The problem was aggravated by a sloppy bidding procedure in which the contractor had specified a high rate per cubic yard for drilling into rock, and a rate that remained high for the industry even after it was negotiated down mid-process, said Hendrickson.

There was an assumption that things would go smoothly as they had in previous undergrounding districts, task force members said. “Having the (former) city clerk filling the role as project manager might have been fine had nothing gone awry,” said task force member Alex Dunst. “But the city clerk was not able to recognize there was a serious issue until it was too late.”

He concluded the city should maintain a clear delegation of authority in managing initiatives. “All projects of certain magnitude should be managed by someone who is experienced, competent and independent,” Dunst said.

“There wasn’t clear responsibility,” said Quenneville. “It was management by committee and that was something that was problematic.”

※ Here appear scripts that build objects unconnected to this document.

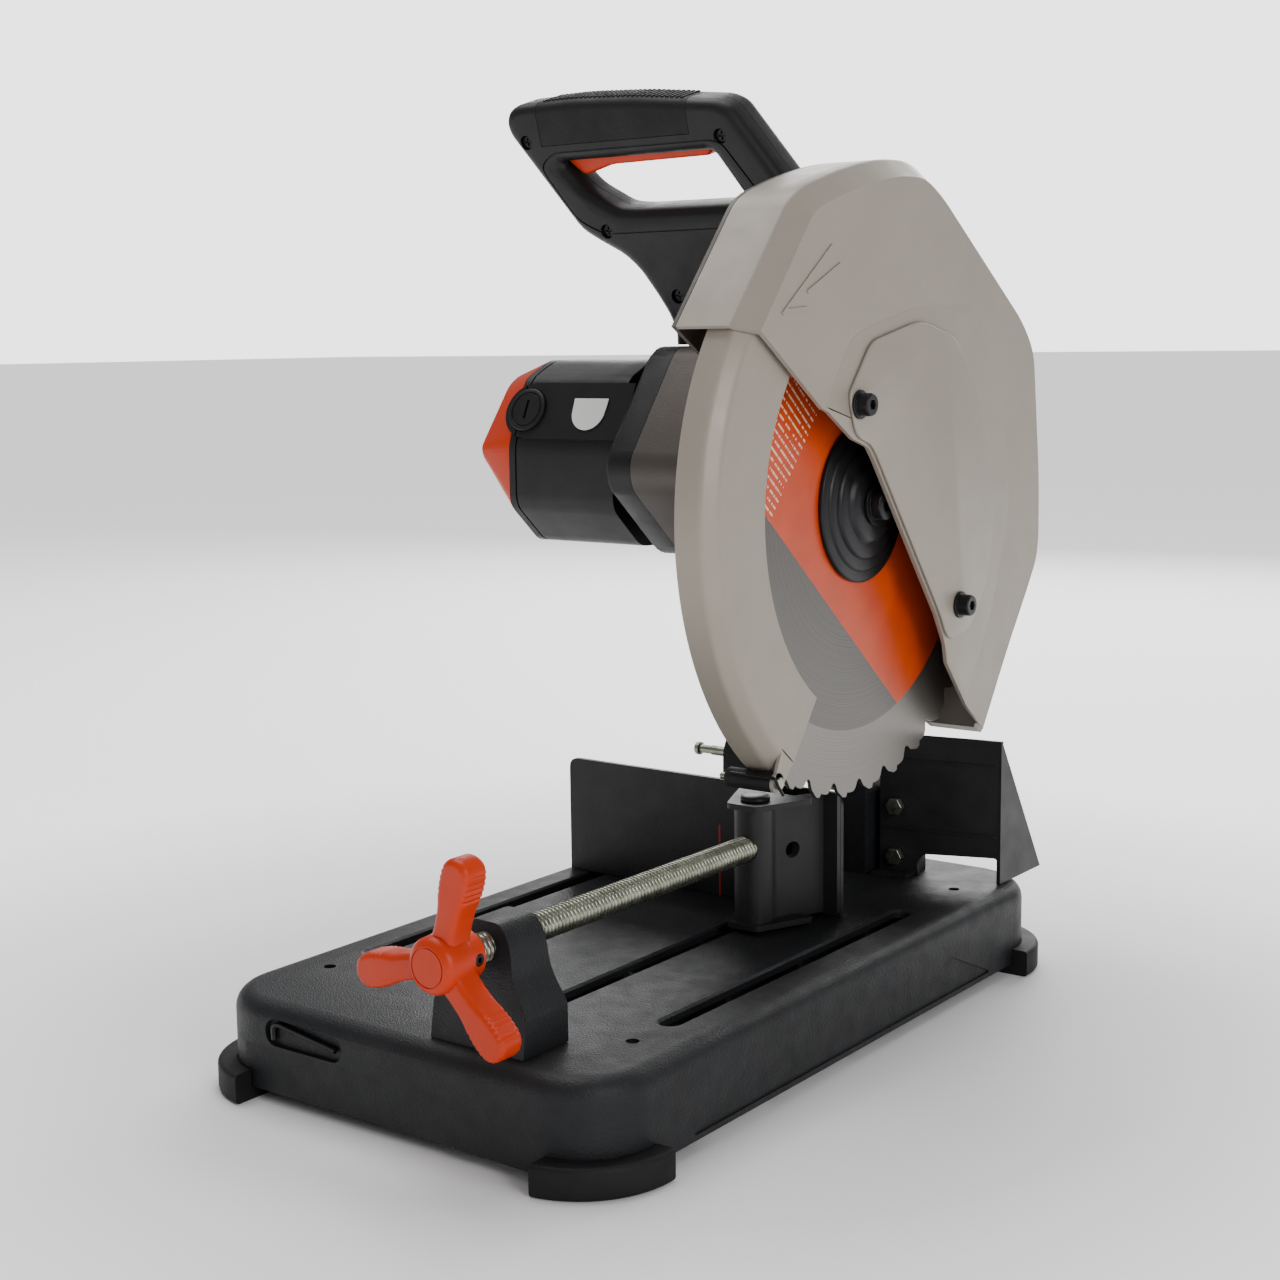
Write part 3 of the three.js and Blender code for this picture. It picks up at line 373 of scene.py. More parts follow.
def blade_paint():
    m = Nodes("blade_steel")
    axes = m.add("ShaderNodeSeparateXYZ")
    m.link(m.place, axes.inputs[0])
    y = m.math("SUBTRACT", axes.outputs["Y"], (ARBOR[1] + SHIFT_Y) / 1000)
    z = m.math("SUBTRACT", axes.outputs["Z"], ARBOR[2] / 1000)
    radius = m.math("POWER", m.math("ADD", m.math("MULTIPLY", y, y), m.math("MULTIPLY", z, z)), 0.5)
    rings = m.add("ShaderNodeCombineXYZ")
    m.link(m.math("MULTIPLY", radius, 30), rings.inputs["X"])
    lines = m.noise(60, 4, rings.outputs[0])
    steel = m.ramp(lines, (0.3, linear((74, 72, 70))), (0.7, linear((116, 113, 110))))
    band = m.math("GREATER_THAN", radius, BAND_R)
    steel = m.mix(band, steel, m.ramp(lines, (0.3, linear((98, 95, 92))), (0.7, linear((138, 134, 129)))))
    across = directed(m, y, z, INK_SIDE)
    printed = m.math("MULTIPLY", m.math("LESS_THAN", across, 0.0668), m.math("LESS_THAN", radius, BAND_R))
    ink = m.ramp(m.noise(40, 5), (0.3, linear((184, 54, 0))), (0.7, linear((200, 66, 0))))
    colour = m.mix(printed, steel, ink)
    pale = m.mix(m.math("MULTIPLY", printed, ruled_lines(m, y, z)), colour, linear((238, 214, 190)))
    m.shader.inputs["Anisotropic"].default_value = 0.5
    m.link(m.math("SUBTRACT", 0.9, m.math("MULTIPLY", printed, 0.88)), m.shader.inputs["Metallic"])
    m.link(pale, m.shader.inputs["Base Color"])
    m.link(m.span(lines, 0.28, 0.42), m.shader.inputs["Roughness"])
    m.link(m.bump(lines, 0.25, 0.0002), m.shader.inputs["Normal"])
    return m.material


def directed(m, y, z, direction):
    return m.math("ADD", m.math("MULTIPLY", y, direction[0]), m.math("MULTIPLY", z, direction[1]))


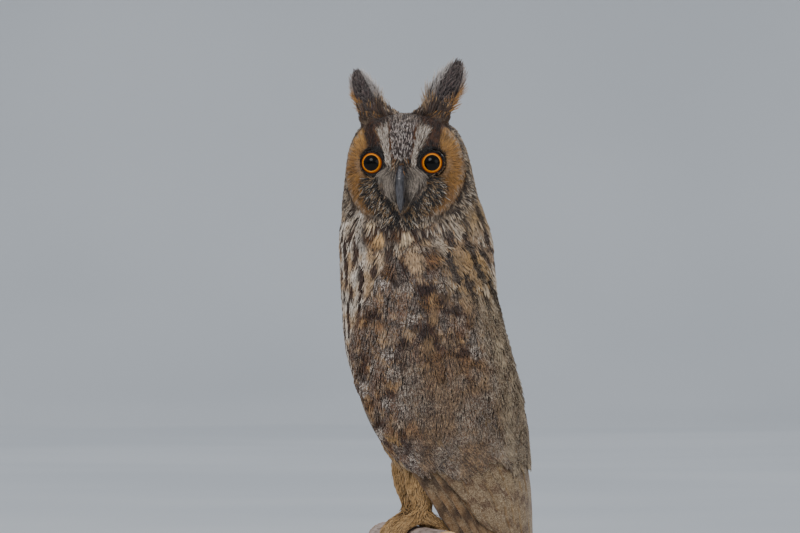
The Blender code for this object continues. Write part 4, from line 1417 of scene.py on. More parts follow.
def make_wing(side):
    """The free feathers of a folded wing, from the primaries out."""
    name = SIDE_NAMES[side]
    steps = np.linspace(0, 6, 10)
    tips = np.array(PRIMARY_TIPS)
    primaries = wing_tier(
        f"primaries_{name}", side,
        [(0.08 + 0.09 * i, 44) for i in steps],
        [(np.interp(i, range(7), tips[:, 0]), np.interp(i, range(7), tips[:, 1])) for i in steps],
        7.6, [(0.6, 1.7 + 0.1 * i) for i in steps], 0.5, primary_marks,
    )
    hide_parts(f"wing_{name}")
    steps = np.linspace(0, 5, 9)
    wing_tier(
        f"secondaries_{name}", side,
        [(0.2 + 0.13 * i, 88) for i in steps],
        [(0.37 + 0.1 * i, -4 - 6 * i) for i in steps],
        8.6, [(0.4, 2.9) for _ in steps], 0.74, secondary_marks,
    )
    steps = np.linspace(-0.3, 5.6, 12)
    wing_tier(
        f"greater_coverts_{name}", side,
        [(0.12 + 0.145 * i, 92) for i in steps],
        [(0.12 + 0.145 * i, 36 + 4 * math.sin(2.4 * i)) for i in steps],
        7.0, [(0.4, 3.5) for _ in steps], 0.7, covert_marks,
    )


COVERT_EDGE_STRANDS = 3500


def make_covert_edge(side, field):
    """Small coverts that hang over the roots of the greater ones and thin out downwards."""
    share = rng.uniform(0.03, 0.97, COVERT_EDGE_STRANDS)
    low = 46 + 16 * (streaks(share * 9, 0.5 * side, 64) - 0.5) + 8 * ramp(np.abs(share - 0.5), 0.35, 0.5)
    drop = 20 * rng.random(COVERT_EDGE_STRANDS) ** 1.4
    height = low + 16 - drop
    length = rng.uniform(8, 11.5, COVERT_EDGE_STRANDS)
    t = STRAND[:, 0]
    heights = along_strands(height, -length)
    shares = along_strands(share, rng.normal(0, 0.006, COVERT_EDGE_STRANDS))
    out = 1.4 + 2.9 * t**0.7 + rng.uniform(-0.3, 0.4, COVERT_EDGE_STRANDS)[:, None]
    path = on_wing(side, shares, heights, out, 0 * heights)
    normals = unit(on_wing(side, shares, heights, out + 1, 0 * heights) - path)
    flat = path.reshape(-1, 3)
    owner = field.owners(flat)
    s, along = field.local(flat, owner)
    tint, fleck, grain = wing_marks(flat, s, np.clip(along, -1, 1), field.chance[owner])
    shape = heights.shape
    tint = tint.reshape(*shape, 3) * rng.uniform(0.86, 1.14, (COVERT_EDGE_STRANDS, 1, 1))
    marks = (tint, fleck.reshape(*shape, 3), grain.reshape(shape))
    half = 0.7 * rng.uniform(0.8, 1.2, COVERT_EDGE_STRANDS)
    name = f"covert_edge_{SIDE_NAMES[side]}"
    strand_piece(name, path, normals, half, 0.36 + 0 * half, marks, unwrap_body(path[:, 0]))


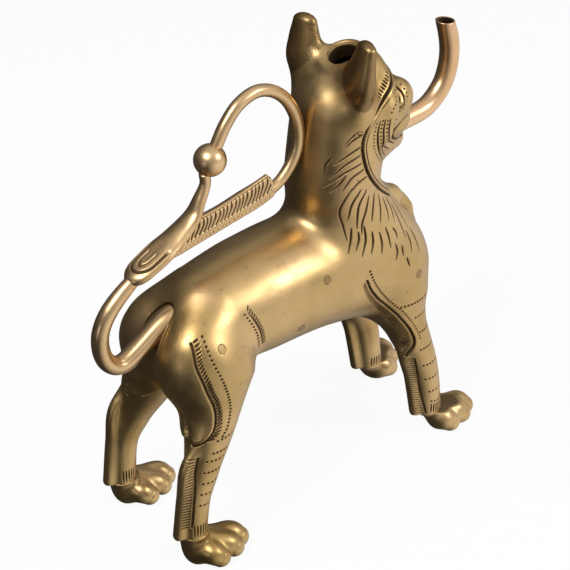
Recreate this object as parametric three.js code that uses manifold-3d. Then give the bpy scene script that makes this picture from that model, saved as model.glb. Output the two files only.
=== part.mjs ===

Task force member Al Peters, a former mayor, said the city needed to develop procedures for proceeding with underground districts without the city bearing significant costs. “There’s no clear policy on cost allocation between what is appropriately a city cost and what is an underground district or a private cost,” he said.

In the city allocation, Peters added, there needed to be an accounting for city staff time and resources used in the preparation period preceding the formation of an undergrounding district.

The task force, Peters said, was uncomfortable with the council lowering the standard of votes required within the undergrounding district boundaries from 70 percent to 50 percent in order to proceed with the Piedmont Hills project. 

Quenneville said the task force urged the City Council’s audit subcommittee to finish its work and report to the council in order to have a discussion of changes in procedures necessary in overseeing projects.

Quenneville said she was concerned that the council may not be asking the city administrator to raise issues and challenge assumptions — that he should not believe his job is “just to make things happen.”

Former LWVP President Lianne Campodonico commended the task force for its spirit of engagement. It’s a model for the city to follow, convening groups of citizens who can look at a project together and work through disagreements “with this kind of thoughtful practice of conversation,” she said.

Campodonico said such engagement might go a long way toward assuaging some of the “anger and frustration and contention going on over some very large development issues in town.”